**Task directions**
From the material below, list every line containing "axis".

**Data excerpt**
----

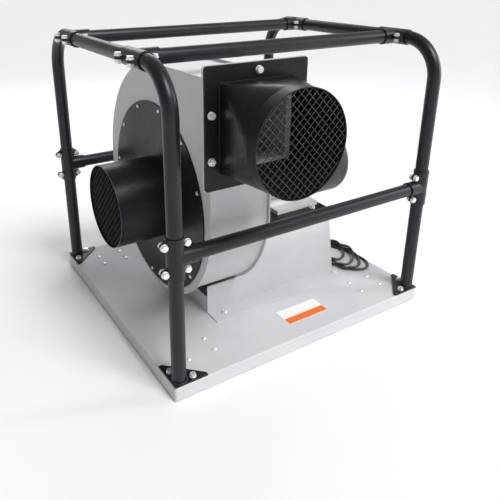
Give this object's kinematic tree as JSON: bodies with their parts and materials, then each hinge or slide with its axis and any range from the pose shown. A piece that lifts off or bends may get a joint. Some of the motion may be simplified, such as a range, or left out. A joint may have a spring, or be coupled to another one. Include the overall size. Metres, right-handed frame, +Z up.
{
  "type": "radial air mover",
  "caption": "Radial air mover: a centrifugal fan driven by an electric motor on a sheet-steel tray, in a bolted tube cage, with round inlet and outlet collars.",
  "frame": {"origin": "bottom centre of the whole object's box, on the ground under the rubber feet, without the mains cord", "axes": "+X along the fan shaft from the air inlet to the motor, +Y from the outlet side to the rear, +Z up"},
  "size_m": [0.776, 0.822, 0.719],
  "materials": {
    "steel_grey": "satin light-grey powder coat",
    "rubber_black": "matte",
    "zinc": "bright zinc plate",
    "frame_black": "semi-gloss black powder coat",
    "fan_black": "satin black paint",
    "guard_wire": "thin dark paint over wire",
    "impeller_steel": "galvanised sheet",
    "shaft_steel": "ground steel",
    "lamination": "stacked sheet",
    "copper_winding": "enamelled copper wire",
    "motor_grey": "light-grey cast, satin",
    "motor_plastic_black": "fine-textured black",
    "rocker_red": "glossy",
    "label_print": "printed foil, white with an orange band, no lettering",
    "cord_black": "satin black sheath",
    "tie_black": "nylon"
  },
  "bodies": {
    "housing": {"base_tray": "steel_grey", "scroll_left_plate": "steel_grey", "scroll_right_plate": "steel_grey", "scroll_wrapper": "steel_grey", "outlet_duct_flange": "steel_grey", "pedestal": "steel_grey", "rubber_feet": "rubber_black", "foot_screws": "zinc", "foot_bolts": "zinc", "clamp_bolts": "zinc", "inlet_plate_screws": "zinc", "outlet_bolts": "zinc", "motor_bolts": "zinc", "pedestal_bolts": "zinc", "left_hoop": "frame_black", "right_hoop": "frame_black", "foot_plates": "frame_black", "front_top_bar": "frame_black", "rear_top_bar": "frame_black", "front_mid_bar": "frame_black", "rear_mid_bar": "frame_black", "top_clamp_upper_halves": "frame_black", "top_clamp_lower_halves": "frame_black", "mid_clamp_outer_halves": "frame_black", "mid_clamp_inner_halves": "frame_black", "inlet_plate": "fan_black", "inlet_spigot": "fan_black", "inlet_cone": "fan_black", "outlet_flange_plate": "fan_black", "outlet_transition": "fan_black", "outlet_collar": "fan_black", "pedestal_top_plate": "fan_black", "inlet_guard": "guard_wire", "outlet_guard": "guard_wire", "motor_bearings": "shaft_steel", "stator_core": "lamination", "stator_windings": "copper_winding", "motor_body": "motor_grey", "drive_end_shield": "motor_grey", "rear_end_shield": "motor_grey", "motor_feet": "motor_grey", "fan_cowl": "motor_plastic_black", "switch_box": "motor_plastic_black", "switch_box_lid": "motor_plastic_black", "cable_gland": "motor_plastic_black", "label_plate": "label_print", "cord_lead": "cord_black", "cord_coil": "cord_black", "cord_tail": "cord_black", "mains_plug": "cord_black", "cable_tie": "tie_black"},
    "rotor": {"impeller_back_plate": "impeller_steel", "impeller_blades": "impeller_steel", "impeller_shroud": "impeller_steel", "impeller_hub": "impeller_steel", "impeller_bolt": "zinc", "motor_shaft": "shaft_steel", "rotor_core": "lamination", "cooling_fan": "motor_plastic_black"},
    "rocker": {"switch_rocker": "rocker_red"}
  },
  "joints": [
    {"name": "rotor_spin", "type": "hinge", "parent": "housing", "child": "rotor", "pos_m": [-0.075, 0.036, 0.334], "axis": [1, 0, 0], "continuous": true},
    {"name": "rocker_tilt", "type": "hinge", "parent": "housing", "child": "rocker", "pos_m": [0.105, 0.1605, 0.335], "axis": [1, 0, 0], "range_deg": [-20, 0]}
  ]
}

----

**Reply to the exercise**
Give this object's kinematic tree as JSON: bodies with their parts and materials, then each hinge or slide with its axis and any range from the pose shown. A piece that lifts off or bends may get a joint. Some of the motion may be simplified, such as a range, or left out. A joint may have a spring, or be coupled to another one. Include the overall size. Metres, right-handed frame, +Z up.
    {"name": "rotor_spin", "type": "hinge", "parent": "housing", "child": "rotor", "pos_m": [-0.075, 0.036, 0.334], "axis": [1, 0, 0], "continuous": true},
    {"name": "rocker_tilt", "type": "hinge", "parent": "housing", "child": "rocker", "pos_m": [0.105, 0.1605, 0.335], "axis": [1, 0, 0], "range_deg": [-20, 0]}